(AVAILABLE DATA):
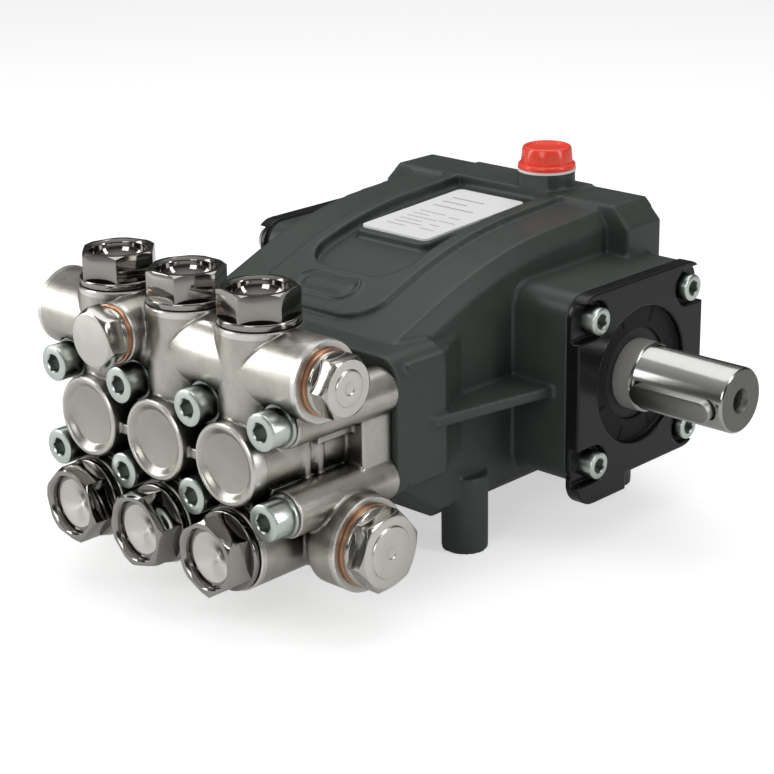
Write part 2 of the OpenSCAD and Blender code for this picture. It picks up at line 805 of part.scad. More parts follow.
module manifold_outside() {
    // Back plate against the crankcase
    slab_y(-joint_y - 14, -joint_y)
        round_rect(-flange_half + 2.5, flange_half - 2.5, -22, 22, 6);
    for (x = bolt_xs, z = [-1, 1] * bolt_row)
        translate([x, 0, z]) bar_y(-joint_y - bolt_seat, -joint_y, bolt_tube_r);
    for (x = cylinders) translate([x, 0, 0]) {
        bar_y(-front_y, -joint_y, disc_r);
        translate([0, -valve_y, 0]) bar_z(0, tower_top, tower_r);
        translate([0, 0, -inlet_drop]) bar_y(-inlet_face, -joint_y - 8, inlet_boss_r);
        // Web between the cylinder and the inlet boss
        block([-7, -front_y + 5, -inlet_drop + 8], [7, -joint_y - 4, -8]);
    }
    // Core that joins the three cylinders
    block([-plunger_pitch, -joint_y - 34, -14], [plunger_pitch, -joint_y - 1, 12]);
    block([-plunger_pitch - 4, -joint_y - 36, -inlet_drop - 10], [plunger_pitch + 4, -joint_y - 12, -12]);
    // Ribs between neighbouring discs
    block([-plunger_pitch, -front_y + 2.5, -3.2], [plunger_pitch, -front_y + 16, 0.6]);
    // Outlet gallery with its end bosses
    translate([0, -valve_y, outlet_rise])
        bar_x(-gallery_half, gallery_half, outlet_boss_r);
    // Front bosses of the outlet gallery, one plugged and one plain
    translate([-plunger_pitch / 2, 0, front_boss_z])
        bar_y(-front_boss_end, -valve_y + 10, front_port_r + 5);
    translate([plunger_pitch / 2, 0, outlet_rise + 2])
        bar_y(-valve_y - 8, -valve_y + 10, 10.5);
    // Inlet gallery with larger end bosses
    translate([0, -inlet_gallery_y, -inlet_drop]) {
        bar_x(-gallery_half - 1, gallery_half + 1, inlet_boss_r - 1.2);
        both_sides() bar_x(gallery_half - 11, inlet_port_face, inlet_gallery_boss_r);
    }
    // Shoulders that tie the outer towers to the bolt tubes
    both_sides() {
        block([plunger_pitch, -joint_y - 30, 4], [plunger_pitch * 1.5, -joint_y - 2, 16]);
        for (y = [25, 31]) block([plunger_pitch, -joint_y - y - 2.4, -14],
                                 [plunger_pitch + 14.6, -joint_y - y, 14]);
    }
}

module manifold_inside() {
    for (x = bolt_xs, z = [-1, 1] * bolt_row)
        translate([x, 0, z]) {
            bar_y(-joint_y - bolt_seat - 1, -joint_y + 1, bolt_r + 0.3);
            bar_y(-front_y - 1, -joint_y - bolt_seat, spot_r);
        }
    for (x = cylinders) translate([x, 0, 0]) {
        bar_y(-joint_y - packing_len, -joint_y + 1, packing_r);
        bar_y(-front_y + 7, -joint_y - packing_len + 1, plunger_d / 2 + 0.7);
        // Shallow round recess in each front disc
        facing_front(front_y - disc_dish) cylinder(h = disc_dish + 0.01, r1 = disc_r - 4.2, r2 = disc_r - 1.9);
        // Outlet valve chamber, seat bore and passage
        translate([0, -valve_y, 0]) {
            bar_z(outlet_seat_z + seat_len, tower_top + 1, chamber_r);
            bar_z(outlet_seat_z, tower_top, seat_r);
            bar_z(0, outlet_seat_z + 1, 7);
        }
        // Inlet valve chamber, seat bore and passage up to the plunger
        translate([0, 0, -inlet_drop]) {
            bar_y(-inlet_face - 1, -inlet_seat_y - seat_len, chamber_r);
            bar_y(-inlet_face, -inlet_seat_y, seat_r);
            bar_y(-inlet_seat_y - 1, -inlet_gallery_y, 7);
        }
        translate([0, -passage_y, 0]) bar_z(-inlet_drop, 0, 6.5);
    }
    // Galleries and their port threads
    translate([0, -valve_y, outlet_rise]) {
        bar_x(-gallery_half + 12, gallery_half - 12, 6);
        both_sides() bar_x(gallery_half - 14, gallery_half + 1, outlet_port_r);
    }
    translate([-plunger_pitch / 2, 0, front_boss_z])
        bar_y(-front_boss_end - 1, -valve_y, front_port_r);
    translate([0, -inlet_gallery_y, -inlet_drop]) {
        bar_x(-gallery_half + 7, gallery_half - 7, gallery_r);
        both_sides() bar_x(inlet_port_face - inlet_port_depth, inlet_port_face + 1, inlet_port_r);
    }
}

module valve_manifold() {
    color(nickel) at_crank() difference() {
        manifold_outside();
        manifold_inside();
    }
}

// ---------------------------------------------------------------- valves

// Places a piece drawn from the valve seat upwards at one outlet or inlet valve
module at_outlet(i) { translate([cylinders[i], -valve_y, outlet_seat_z]) children(); }
module at_inlet(i) {
    translate([cylinders[i], -inlet_seat_y, -inlet_drop]) rotate([90, 0, 0]) children();
}
module at_every_valve() { for (i = [0:2]) { at_outlet(i) children(); at_inlet(i) children(); } }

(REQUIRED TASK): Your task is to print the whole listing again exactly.

(SOLUTION FOR THIS PROBLEM):
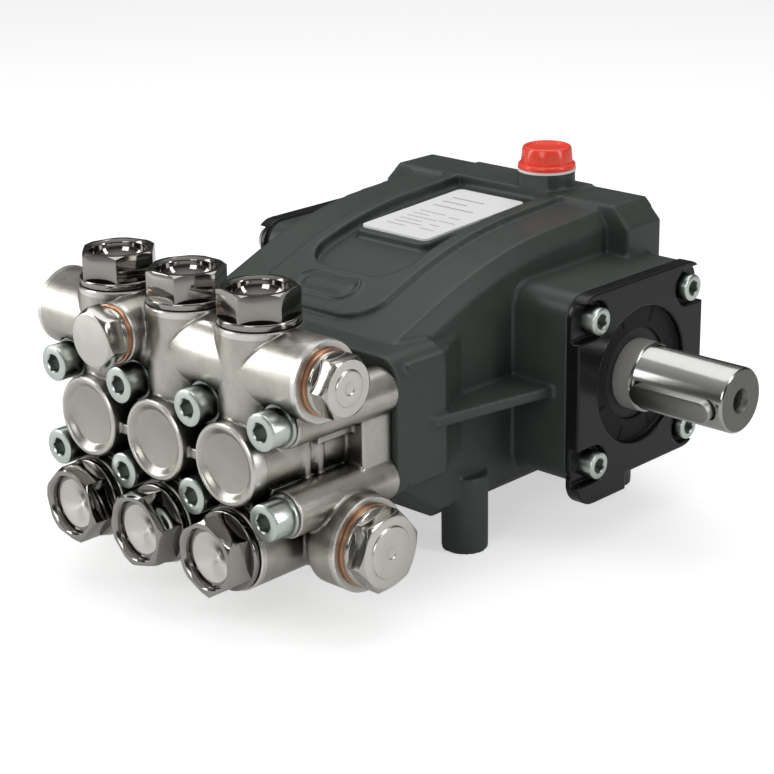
Write part 2 of the OpenSCAD and Blender code for this picture. It picks up at line 805 of part.scad. More parts follow.
module manifold_outside() {
    // Back plate against the crankcase
    slab_y(-joint_y - 14, -joint_y)
        round_rect(-flange_half + 2.5, flange_half - 2.5, -22, 22, 6);
    for (x = bolt_xs, z = [-1, 1] * bolt_row)
        translate([x, 0, z]) bar_y(-joint_y - bolt_seat, -joint_y, bolt_tube_r);
    for (x = cylinders) translate([x, 0, 0]) {
        bar_y(-front_y, -joint_y, disc_r);
        translate([0, -valve_y, 0]) bar_z(0, tower_top, tower_r);
        translate([0, 0, -inlet_drop]) bar_y(-inlet_face, -joint_y - 8, inlet_boss_r);
        // Web between the cylinder and the inlet boss
        block([-7, -front_y + 5, -inlet_drop + 8], [7, -joint_y - 4, -8]);
    }
    // Core that joins the three cylinders
    block([-plunger_pitch, -joint_y - 34, -14], [plunger_pitch, -joint_y - 1, 12]);
    block([-plunger_pitch - 4, -joint_y - 36, -inlet_drop - 10], [plunger_pitch + 4, -joint_y - 12, -12]);
    // Ribs between neighbouring discs
    block([-plunger_pitch, -front_y + 2.5, -3.2], [plunger_pitch, -front_y + 16, 0.6]);
    // Outlet gallery with its end bosses
    translate([0, -valve_y, outlet_rise])
        bar_x(-gallery_half, gallery_half, outlet_boss_r);
    // Front bosses of the outlet gallery, one plugged and one plain
    translate([-plunger_pitch / 2, 0, front_boss_z])
        bar_y(-front_boss_end, -valve_y + 10, front_port_r + 5);
    translate([plunger_pitch / 2, 0, outlet_rise + 2])
        bar_y(-valve_y - 8, -valve_y + 10, 10.5);
    // Inlet gallery with larger end bosses
    translate([0, -inlet_gallery_y, -inlet_drop]) {
        bar_x(-gallery_half - 1, gallery_half + 1, inlet_boss_r - 1.2);
        both_sides() bar_x(gallery_half - 11, inlet_port_face, inlet_gallery_boss_r);
    }
    // Shoulders that tie the outer towers to the bolt tubes
    both_sides() {
        block([plunger_pitch, -joint_y - 30, 4], [plunger_pitch * 1.5, -joint_y - 2, 16]);
        for (y = [25, 31]) block([plunger_pitch, -joint_y - y - 2.4, -14],
                                 [plunger_pitch + 14.6, -joint_y - y, 14]);
    }
}

module manifold_inside() {
    for (x = bolt_xs, z = [-1, 1] * bolt_row)
        translate([x, 0, z]) {
            bar_y(-joint_y - bolt_seat - 1, -joint_y + 1, bolt_r + 0.3);
            bar_y(-front_y - 1, -joint_y - bolt_seat, spot_r);
        }
    for (x = cylinders) translate([x, 0, 0]) {
        bar_y(-joint_y - packing_len, -joint_y + 1, packing_r);
        bar_y(-front_y + 7, -joint_y - packing_len + 1, plunger_d / 2 + 0.7);
        // Shallow round recess in each front disc
        facing_front(front_y - disc_dish) cylinder(h = disc_dish + 0.01, r1 = disc_r - 4.2, r2 = disc_r - 1.9);
        // Outlet valve chamber, seat bore and passage
        translate([0, -valve_y, 0]) {
            bar_z(outlet_seat_z + seat_len, tower_top + 1, chamber_r);
            bar_z(outlet_seat_z, tower_top, seat_r);
            bar_z(0, outlet_seat_z + 1, 7);
        }
        // Inlet valve chamber, seat bore and passage up to the plunger
        translate([0, 0, -inlet_drop]) {
            bar_y(-inlet_face - 1, -inlet_seat_y - seat_len, chamber_r);
            bar_y(-inlet_face, -inlet_seat_y, seat_r);
            bar_y(-inlet_seat_y - 1, -inlet_gallery_y, 7);
        }
        translate([0, -passage_y, 0]) bar_z(-inlet_drop, 0, 6.5);
    }
    // Galleries and their port threads
    translate([0, -valve_y, outlet_rise]) {
        bar_x(-gallery_half + 12, gallery_half - 12, 6);
        both_sides() bar_x(gallery_half - 14, gallery_half + 1, outlet_port_r);
    }
    translate([-plunger_pitch / 2, 0, front_boss_z])
        bar_y(-front_boss_end - 1, -valve_y, front_port_r);
    translate([0, -inlet_gallery_y, -inlet_drop]) {
        bar_x(-gallery_half + 7, gallery_half - 7, gallery_r);
        both_sides() bar_x(inlet_port_face - inlet_port_depth, inlet_port_face + 1, inlet_port_r);
    }
}

module valve_manifold() {
    color(nickel) at_crank() difference() {
        manifold_outside();
        manifold_inside();
    }
}

// ---------------------------------------------------------------- valves

// Places a piece drawn from the valve seat upwards at one outlet or inlet valve
module at_outlet(i) { translate([cylinders[i], -valve_y, outlet_seat_z]) children(); }
module at_inlet(i) {
    translate([cylinders[i], -inlet_seat_y, -inlet_drop]) rotate([90, 0, 0]) children();
}
module at_every_valve() { for (i = [0:2]) { at_outlet(i) children(); at_inlet(i) children(); } }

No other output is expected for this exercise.